The subject of this page is the 2004 trial of Martha Stewart (whose face can be recognized in the figure of the defendant). Accused of insider trading of ImClone stock, Martha became the object of much discussion in the media, even before the trial. The primary scene depicts Martha in a courtroom with judge and legal representation for the defendant, and Martha’s friends and confidants, Mariana Pasternak and Peter Bocanovic. Across the page is Stewart’s accuser, Doug Faneuil. Each of these figures makes a gesture of query, response, contradiction, discuss, assent, or negation.
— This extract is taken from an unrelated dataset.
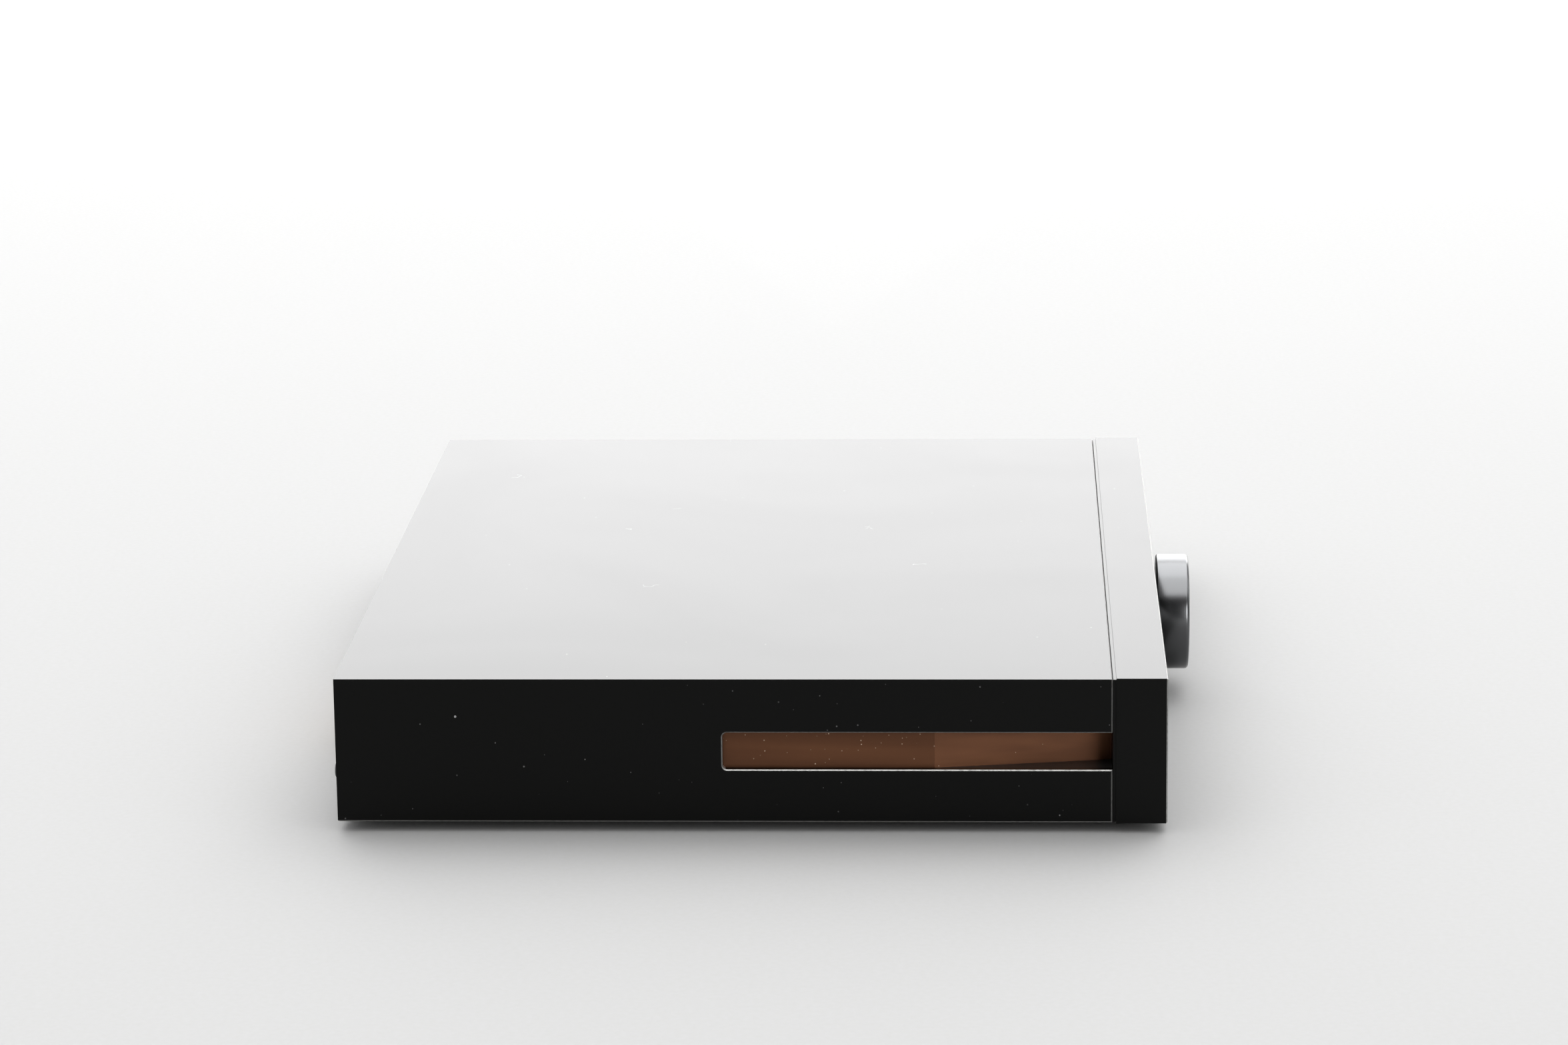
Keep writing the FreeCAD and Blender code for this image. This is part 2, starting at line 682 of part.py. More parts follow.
def drive_chassis():
    floor_z, wall_top = 9.5, 31.0
    outer = block(drive_left, drive_right, drive_front, drive_rear, floor_z, wall_top)
    inner = block(drive_left + sheet, drive_right - sheet, drive_front + sheet, drive_rear - sheet,
                  floor_z + sheet, wall_top + 1)
    tray = outer.cut(inner)
    wing = block(-146, drive_left + sheet, drive_front, drive_rear, 32.2, 33.0)
    web = block(drive_left, drive_left + sheet, drive_front, drive_rear, wall_top, 32.2)
    right = block(drive_right - sheet, drive_right, drive_front, drive_rear, wall_top, 33.0)
    tray = union([tray, wing, web, right])
    cuts = [rod_z(screw_hole, 8, 12, x, y) for x, y in damper_places()]
    cuts.append(rod_x(1.55, drive_left - 1, drive_right + 1, roller_y, roller_z))
    cuts.append(rod_x(1.1, drive_right - 2, drive_right + 1, motor_y, motor_z))
    tray = tray.cut(Part.makeCompound(cuts))
    posts = [rod_z(post_radius, floor_z + sheet - 0.1, 31, x, y) for x, y in post_places]
    return union([tray] + posts)


def drive_cover():
    plate = block(-146, -18, drive_front, drive_rear, cover_z, cover_z + sheet)
    left = block(-146, -146 + sheet, drive_front, drive_rear, 33.0, cover_z)
    right = block(drive_right, drive_right + sheet, drive_front, drive_rear, 33.1, cover_z)
    rear = block(-146, -18, drive_rear, drive_rear + sheet, 33.1, cover_z + sheet)
    emboss = rod_z(30, cover_z + sheet, cover_z + sheet + 0.6, disc_x, disc_y)
    return union([plate, left, right, rear, emboss])


def drive_dampers():
    parts = []
    for x, y in damper_places():
        rubber = rod_z(5, base_top, 9.5, x, y)
        parts.append(rubber.cut(rod_z(screw_hole, 0, 12, x, y)))
    return Part.makeCompound(parts)


def drive_screws():
    parts = []
    for x, y in damper_places():
        shank = rod_z(screw_shank, case_bottom + 0.3, 10.3, x, y)
        parts.append(shank.fuse(rod_z(2.7, 10.3, 12.0, x, y)))
    return Part.makeCompound(parts)


frame_box = (-116.0, -47.0, -58.0, 32.0)
frame_z = (24.0, 26.0)
rod_xs = (-95.0, -69.0)
rod_height = 21.8
screw_x = -59.0
screw_z = 17.8
sled_y = (-17.5, -0.5)


def traverse_frame():
    x0, x1, y0, y1 = frame_box
    z0, z1 = frame_z
    plate = block(x0, x1, y0, y1, z0, z1)
    plate = plate.cut(block(-101, -63, -18, 29, z0 - 1, z1 + 1))
    lugs = [block(x - 3, x + 3, y, y + 3, 19, z0) for x in rod_xs for y in (-21, 29)]
    lugs.append(block(screw_x - 3.5, screw_x + 3.5, 29, 32, 14.5, z0))
    lugs.append(block(screw_x - 6, screw_x + 6, -31, -29, 12.2, z0))
    frame = union([plate] + lugs)
    cuts = [rod_y(1.52, -22, 33, x, rod_height) for x in rod_xs]
    cuts.append(rod_y(1.55, -32, 33, screw_x, screw_z))
    cuts += [rod_z(post_radius + 0.35, z0 - 1, z1 + 1, x, y) for x, y in post_places]
    cuts.append(rod_z(2.0, z0 - 1, z1 + 1, disc_x, disc_y))
    return frame.cut(Part.makeCompound(cuts))


def spindle_motor():
    body = rod_z(10.5, 15.5, frame_z[0], disc_x, disc_y)
    return body.cut(rod_z(1.05, 17, 30, disc_x, disc_y))


def turntable():
    plate = rod_z(14, 28.3, 30.8, disc_x, disc_y)
    hub = rod_z(7.35, 30.8, 32.8, disc_x, disc_y)
    hub = hub.makeChamfer(0.9, [e for e in hub.Edges if near(e.BoundBox.ZMin, 32.8)])
    return union([rod_z(1.0, 17.5, 28.3, disc_x, disc_y), plate, hub])


def guide_rods():
    return Part.makeCompound([rod_y(1.5, -21, 32, x, rod_height) for x in rod_xs])


def pickup_sled():
    y0, y1 = sled_y
    body = block(-99, -65, y0, y1, 18, 25.5)
    arm = block(-65, screw_x - 1.6, y0 + 5, y1 - 5, 16.5, 19.5)
    tower = block(-89, -75, y0 + 2, y1 - 2, 25.5, 27)
    body = union([body, arm, tower])
    return body.cut(Part.makeCompound([rod_y(1.55, y0 - 1, y1 + 1, x, rod_height) for x in rod_xs]))


def lens():
    y = (sled_y[0] + sled_y[1]) / 2
    holder = block(disc_x - 4.5, disc_x + 4.5, y - 5, y + 5, 27.6, 29.0)
    dome = rod_z(2.2, 29.0, 29.5, disc_x, y)
    return holder.fuse(dome.makeFillet(0.4, [e for e in dome.Edges if near(e.BoundBox.ZMin, 29.5)]))


def lead_screw():
    screw = rod_y(1.2, -30.9, 31.5, screw_x, screw_z)
    collars = [rod_y(1.5, y, y + 1.0, screw_x, screw_z) for y in range(-28, 29, 2)]
    journals = [rod_y(1.5, -30.9, -28.9, screw_x, screw_z), rod_y(1.5, 29, 31.5, screw_x, screw_z)]
    return union([screw] + collars + journals)


def sled_motor():
    return rod_y(5.4, -50, -31, screw_x, screw_z)


def gear(x0, x1, y, z, teeth, turn):
    """Spur gear along X with straight-sided teeth, a tooth centred on the angle given."""
    pitch_radius = gear_module * teeth / 2
    root = pitch_radius - 0.8 * gear_module
    tip = pitch_radius + 0.75 * gear_module
    pitch = 2 * math.pi / teeth
    points = []
    for tooth in range(teeth):
        middle = turn + tooth * pitch
        for radius, offset in ((root, -0.27), (tip, -0.1), (tip, 0.1), (root, 0.27)):
            angle = middle + offset * pitch
            points.append((y + radius * math.cos(angle), z + radius * math.sin(angle)))
    return prism_x(points, x0, x1)


def load_gear():
    """Gear on the roller's steel shaft."""
    wheel = gear(gear_x[0], gear_x[1], roller_y, roller_z, gear_teeth, pinion_angle)
    shaft = rod_x(1.5, drive_left - 0.4, gear_x[1] + 0.4, roller_y, roller_z)
    return wheel.fuse(shaft)


def load_roller():
    parts = []
    for x0, x1 in ((-128, -88), (-76, -36)):
        sleeve = rod_x(roller_radius, x0, x1, roller_y, roller_z)
        parts.append(sleeve.cut(rod_x(1.52, x0 - 1, x1 + 1, roller_y, roller_z)))
    return Part.makeCompound(parts)


def load_pinion():
    half_pitch = math.pi / pinion_teeth
    wheel = gear(gear_x[0], gear_x[1], motor_y, motor_z, pinion_teeth, pinion_angle + math.pi + half_pitch)
    return wheel.fuse(rod_x(0.8, -24, gear_x[1], motor_y, motor_z))


def load_motor():
    body = rod_x(5.4, -42, drive_right - sheet - 0.1, motor_y, motor_z)
    return body.cut(rod_x(0.85, -25, drive_right, motor_y, motor_z))


nodes = {
    "top_cover": top_cover,
    "base_plate": base_plate,
    "rear_panel": rear_panel,
    "front_panel": front_panel,
    "left_inlay": inlay,
    "right_inlay": lambda: mirrored(inlay()),
    "left_inlay_carrier": inlay_carrier,
    "right_inlay_carrier": lambda: mirrored(inlay_carrier()),
    "case_screws": case_screws,
    "rear_screws": rear_screws,
    "display_window": display_window,
    "display_module": display_module,
    "slot_felts": slot_felts,
    "control_board": control_board,
    "encoder_body": encoder_body,
    "encoder_nut": encoder_nut,
    "encoder_shaft": encoder_shaft,
    "encoder_plunger": encoder_plunger,
    "knob": knob,
    "knob_grub_screw": knob_grub_screw,
    "rca_barrels": rca_barrels,
    "rca_bodies": rca_bodies,
    "xlr_sockets": xlr_sockets,
    "contact_pins": contact_pins,
    "optical_socket": optical_socket,
    "optical_shutter": optical_shutter,
    "mains_inlet": mains_inlet,
    "fuse_drawer": fuse_drawer,
    "fuse": fuse,
    "rocker_housing": rocker_housing,
    "power_rocker": power_rocker,
    "main_board": lambda: circuit_board(main_board_box),
    "power_board": lambda: circuit_board(power_board_box),
    "standoffs": standoffs,
    "audio_chips": audio_chips,
    "audio_capacitors": audio_capacitors,
    "power_capacitors": power_capacitors,
    "heatsink": heatsink,
    "ribbon_cables": ribbon_cables,
    "transformer": transformer,
    "transformer_clamp": transformer_clamp,
    "drive_chassis": drive_chassis,
    "drive_cover": drive_cover,
    "drive_dampers": drive_dampers,
    "drive_screws": drive_screws,
    "traverse_frame": traverse_frame,
    "spindle_motor": spindle_motor,
    "turntable": turntable,
    "guide_rods": guide_rods,
    "pickup_sled": pickup_sled,
    "lens": lens,
    "lead_screw": lead_screw,
    "sled_motor": sled_motor,
    "load_gear": load_gear,
    "load_roller": load_roller,
    "load_pinion": load_pinion,
    "load_motor": load_motor,
}

os.makedirs("parts", exist_ok=True)
for name, make in nodes.items():
    save(name, make())
for name, x in button_xs.items():
    save(name, button(x))
save("feet", Part.makeCompound([foot(x, y) for x in (-foot_x, foot_x) for y in foot_ys.values()]))
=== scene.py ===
import bmesh
import bpy
import json
import math
from mathutils import Matrix, Vector


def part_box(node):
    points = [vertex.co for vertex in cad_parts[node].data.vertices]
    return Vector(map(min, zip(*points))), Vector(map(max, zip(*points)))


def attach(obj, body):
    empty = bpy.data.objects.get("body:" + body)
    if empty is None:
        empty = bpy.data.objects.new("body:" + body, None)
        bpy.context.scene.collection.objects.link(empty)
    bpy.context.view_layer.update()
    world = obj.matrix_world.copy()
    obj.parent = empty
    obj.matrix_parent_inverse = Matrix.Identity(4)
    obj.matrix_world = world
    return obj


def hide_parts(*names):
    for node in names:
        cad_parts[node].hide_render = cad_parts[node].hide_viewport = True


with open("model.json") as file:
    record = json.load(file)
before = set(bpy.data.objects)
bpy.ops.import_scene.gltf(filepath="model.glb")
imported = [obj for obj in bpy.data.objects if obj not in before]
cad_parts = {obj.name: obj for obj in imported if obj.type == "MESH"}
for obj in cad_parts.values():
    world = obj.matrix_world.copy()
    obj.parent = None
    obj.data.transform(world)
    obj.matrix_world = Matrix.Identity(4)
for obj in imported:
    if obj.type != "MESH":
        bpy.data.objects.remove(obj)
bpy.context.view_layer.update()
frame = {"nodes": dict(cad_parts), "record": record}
print("loaded", len(frame["nodes"]), "pieces of the frame")

mm = 0.001  # sizes of the pieces are in millimetres, the frame is in metres
weldReach = 1e-6  # points nearer to each other than this are one, in metres


def setInput(tree, socket, value):
    # links another node's output, or sets a plain value
    if isinstance(value, bpy.types.NodeSocket):
        tree.links.new(value, socket)
    else:
        socket.default_value = value


def addNode(tree, kind, inputs=None, **settings):
    made = tree.nodes.new("ShaderNode" + kind)
    for name, value in settings.items():
        setattr(made, name, value)
    for name, value in (inputs or {}).items():
        setInput(tree, made.inputs[name], value)
    return made


def addMath(tree, operation, first, second=0.0, clamp=False):
    return addNode(tree, "Math", {0: first, 1: second}, operation=operation, use_clamp=clamp).outputs[0]


def addNoise(tree, place, scale, detail, distortion=0.0):
    inputs = {"Vector": place, "Scale": scale, "Detail": detail, "Distortion": distortion}
    return addNode(tree, "TexNoise", inputs).outputs[0]


def spread(tree, value, low, high, outLow=0.0, outHigh=1.0):
    # maps low..high onto outLow..outHigh and holds it there
    return addNode(tree, "MapRange", {0: value, 1: low, 2: high, 3: outLow, 4: outHigh}).outputs[0]


def between(tree, mask, bare, full):
    # bare where the mask is 0, full where it is 1
    return spread(tree, mask, 0.0, 1.0, bare, full)


def mixColour(tree, share, first, second):
    made = addNode(tree, "Mix", data_type="RGBA")
    for place, value in ((0, share), (6, first), (7, second)):  # factor and both colour inputs
        setInput(tree, made.inputs[place], value)
    return made.outputs[2]


def shade(colour, factor):
    return tuple(min(1.0, factor * part) for part in colour[:3]) + (1.0,)


def grey(level):
    return (level, level, level, 1.0)


def objectPlace(tree):
    return addNode(tree, "TexCoord").outputs["Object"]


def newGroup(name, inputs, outputs):
    tree = bpy.data.node_groups.new(name, "ShaderNodeTree")
    for label, start in inputs.items():
        kind = "NodeSocketVector" if isinstance(start, tuple) else "NodeSocketFloat"
        tree.interface.new_socket(label, in_out="INPUT", socket_type=kind).default_value = start
    for label in outputs:
        tree.interface.new_socket(label, in_out="OUTPUT", socket_type="NodeSocketFloat")
    return tree, tree.nodes.new("NodeGroupInput").outputs, tree.nodes.new("NodeGroupOutput").inputs


def useGroup(tree, group, **values):
    made = tree.nodes.new("ShaderNodeGroup")
    made.node_tree = group
    for name, value in values.items():
        made.inputs[name].default_value = value
    return made.outputs


# shared effects, each a group that several finishes use
grainShape = {"detail": 3.0, "broadShare": 0.06, "broadDetail": 2.0, "toneLow": 0.3, "toneHigh": 0.7}
marksShape = {"detail": 5.0, "distortion": 1.2, "low": 0.42, "high": 0.72}
dustShape = {"smallest": 0.35, "faintest": 0.2}
lintShape = {"reach": 0.12, "curl": 260.0, "detail": 1.0, "middle": 0.5, "edge": 0.012, "core": 0.004}
cutEdgeAndHighlightShape = {"flat": 0.95, "turned": 0.85, "speckle": 900.0, "detail": 4.0, "wornLow": 0.45, "wornHigh": 0.7}


def makeGrain():
    # fine pitted surface, as blasted aluminium or moulded plastic has
    shape = grainShape
    tree, given, out = newGroup("grain", {"scale": 4000.0, "stretch": (1.0, 1.0, 1.0)}, ["height", "tone"])
    stretched = {0: objectPlace(tree), 1: given["stretch"]}
    place = addNode(tree, "VectorMath", stretched, operation="MULTIPLY").outputs[0]
    fine = addNoise(tree, place, given["scale"], shape["detail"])
    broadScale = addMath(tree, "MULTIPLY", given["scale"], shape["broadShare"])
    broad = addNoise(tree, place, broadScale, shape["broadDetail"])
    tree.links.new(fine, out["height"])
    tree.links.new(spread(tree, broad, shape["toneLow"], shape["toneHigh"]), out["tone"])
    return tree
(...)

Trial- Copyright 2005 University of Houston Libraries
The Trial of Martha Stewart
Ray Ogar
Materials : goatskin, digital collage, gold leaf, india ink,
red thread, hot iron, water mist, sand paper, awl for pin holes

The judge holds a scepter and sits cross-legged on a cushion - a northern European tradition demonstrating his authority. The chalice Martha holds denotes that she was caught in the act of stealing. She also grips a column of the architecture, an element used in medieval copies of legal manuscripts to legitimate the copy.

Typical of such manuscripts forms is the mirroring style, in which the inner columns of text are identical in width and length and are surrounded by “gloss” or commentary texts that also mirror each other. The two columns of central text remark on the specifics of the defendant’s case; the columns of gloss discuss or comment on the main text. The regularity and symmetry of the text columns in medieval legal manuscripts was so important that sometimes gibberish was inserted to fill them out. If you look closely, to see that convention used here.

Every page refers symbolically to issues that surrounded Martha’s trial – e.g. the Hermes Berkins bag that stimulated much controversy because of its price, is represented, as in the media, as a symbol of Martha’s true intent to increase her own wealth.